Below is a set of records; print all of them exactly as written.

---------- Records provided ----------

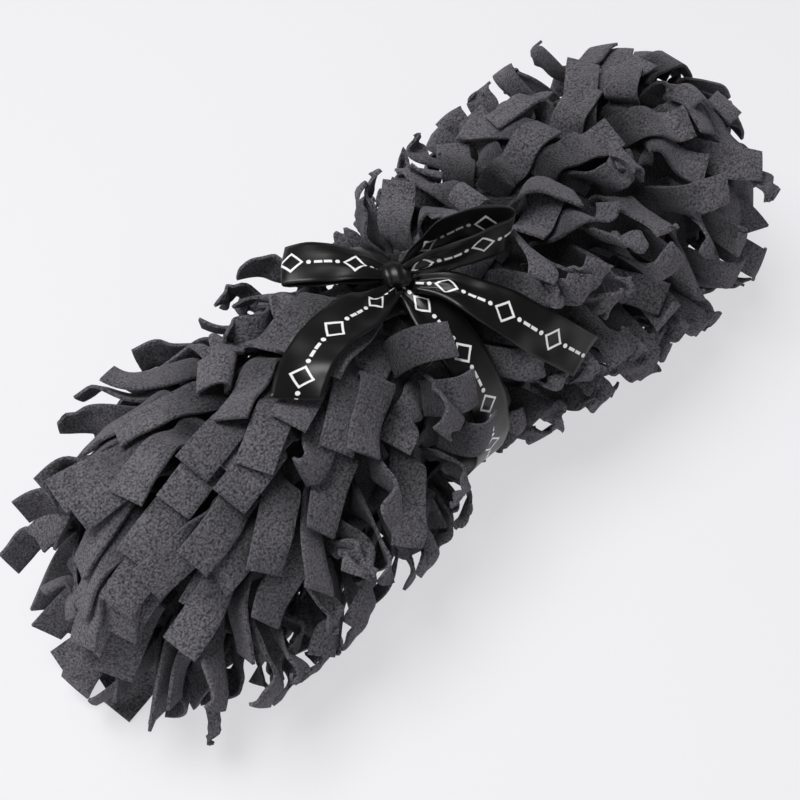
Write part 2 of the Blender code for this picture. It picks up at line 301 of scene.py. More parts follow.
# %% [markdown]
# ## The ribbon
# The tie is one black satin ribbon, 38 mm wide: a band round the waist, a knot, two loops and two free
# tails. It is made before the pile settles, because the pile has to lie under it. Each part is a sheet laid
# along a guide line that is given by a short table. Where the ribbon goes into the knot it is gathered, so
# its width folds into pleats.

# %% Lay a ribbon along a guide line
RIBBON_THICKNESS = 0.0006
RIBBON_COLUMNS = 13
RIBBON_STEP = 0.0035
PLEATS, PLEAT_HEIGHT, PLEAT_SHIFT = 2.5, 0.0040, 0.9
EDGE_LIFT = 0.0010
SLANT_REACH = 0.03
KNOT = np.array([WAIST_X, AXIS_Y + 0.004, 0.2400])


def smooth_through(rows, step):
    """Rows on a smooth curve through the given ones, about a step apart by their first three columns."""
    rows = np.array(rows, dtype=float)
    ends = np.vstack([2 * rows[0] - rows[1], rows, 2 * rows[-1] - rows[-2]])
    line = []
    for a, b, c, d in zip(ends, ends[1:], ends[2:], ends[3:]):
        count = max(2, round(np.linalg.norm((c - b)[:3]) / step))
        for t in np.arange(count) / count:
            square, cube = 2 * a - 5 * b + 4 * c - d, 3 * b - a - 3 * c + d
            line.append(0.5 * (2 * b + (c - a) * t + square * t**2 + cube * t**3))
    return np.array([*line, rows[-1]])


def add_numbers(obj, name, values):
    """Keeps one number for each point of obj, under a name that a material can read."""
    numbers = obj.data.attributes.new(name, "FLOAT", "POINT")
    numbers.data.foreach_set("value", np.asarray(values, dtype=np.float32))


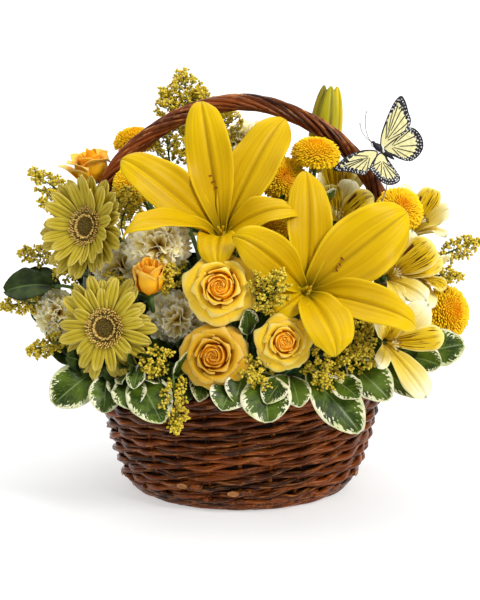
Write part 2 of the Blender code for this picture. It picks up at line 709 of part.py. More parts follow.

----------

## Solution for this task
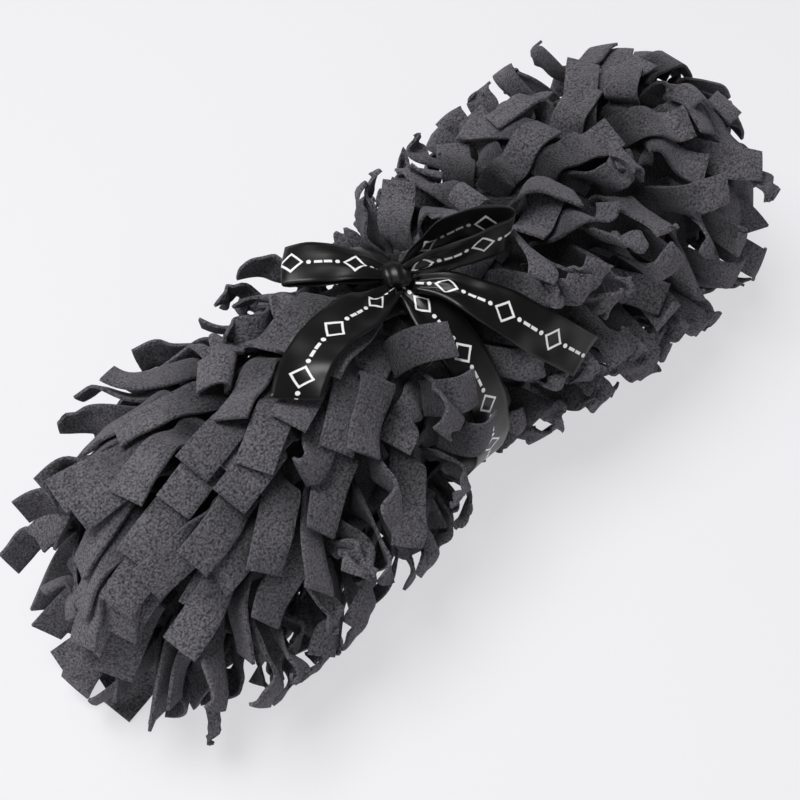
Write part 2 of the Blender code for this picture. It picks up at line 301 of scene.py. More parts follow.
# %% [markdown]
# ## The ribbon
# The tie is one black satin ribbon, 38 mm wide: a band round the waist, a knot, two loops and two free
# tails. It is made before the pile settles, because the pile has to lie under it. Each part is a sheet laid
# along a guide line that is given by a short table. Where the ribbon goes into the knot it is gathered, so
# its width folds into pleats.

# %% Lay a ribbon along a guide line
RIBBON_THICKNESS = 0.0006
RIBBON_COLUMNS = 13
RIBBON_STEP = 0.0035
PLEATS, PLEAT_HEIGHT, PLEAT_SHIFT = 2.5, 0.0040, 0.9
EDGE_LIFT = 0.0010
SLANT_REACH = 0.03
KNOT = np.array([WAIST_X, AXIS_Y + 0.004, 0.2400])


def smooth_through(rows, step):
    """Rows on a smooth curve through the given ones, about a step apart by their first three columns."""
    rows = np.array(rows, dtype=float)
    ends = np.vstack([2 * rows[0] - rows[1], rows, 2 * rows[-1] - rows[-2]])
    line = []
    for a, b, c, d in zip(ends, ends[1:], ends[2:], ends[3:]):
        count = max(2, round(np.linalg.norm((c - b)[:3]) / step))
        for t in np.arange(count) / count:
            square, cube = 2 * a - 5 * b + 4 * c - d, 3 * b - a - 3 * c + d
            line.append(0.5 * (2 * b + (c - a) * t + square * t**2 + cube * t**3))
    return np.array([*line, rows[-1]])


def add_numbers(obj, name, values):
    """Keeps one number for each point of obj, under a name that a material can read."""
    numbers = obj.data.attributes.new(name, "FLOAT", "POINT")
    numbers.data.foreach_set("value", np.asarray(values, dtype=np.float32))


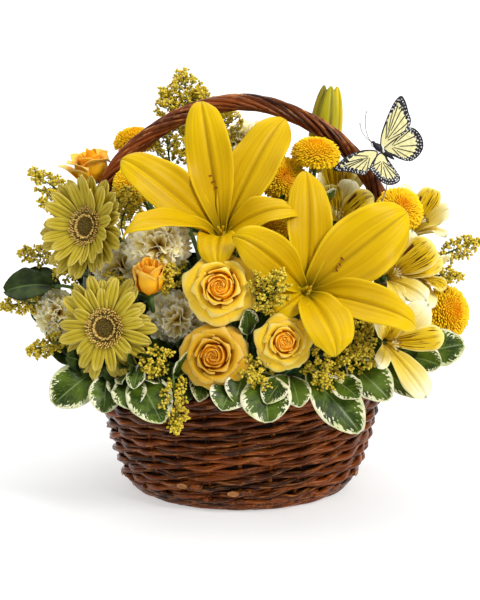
Write part 2 of the Blender code for this picture. It picks up at line 709 of part.py. More parts follow.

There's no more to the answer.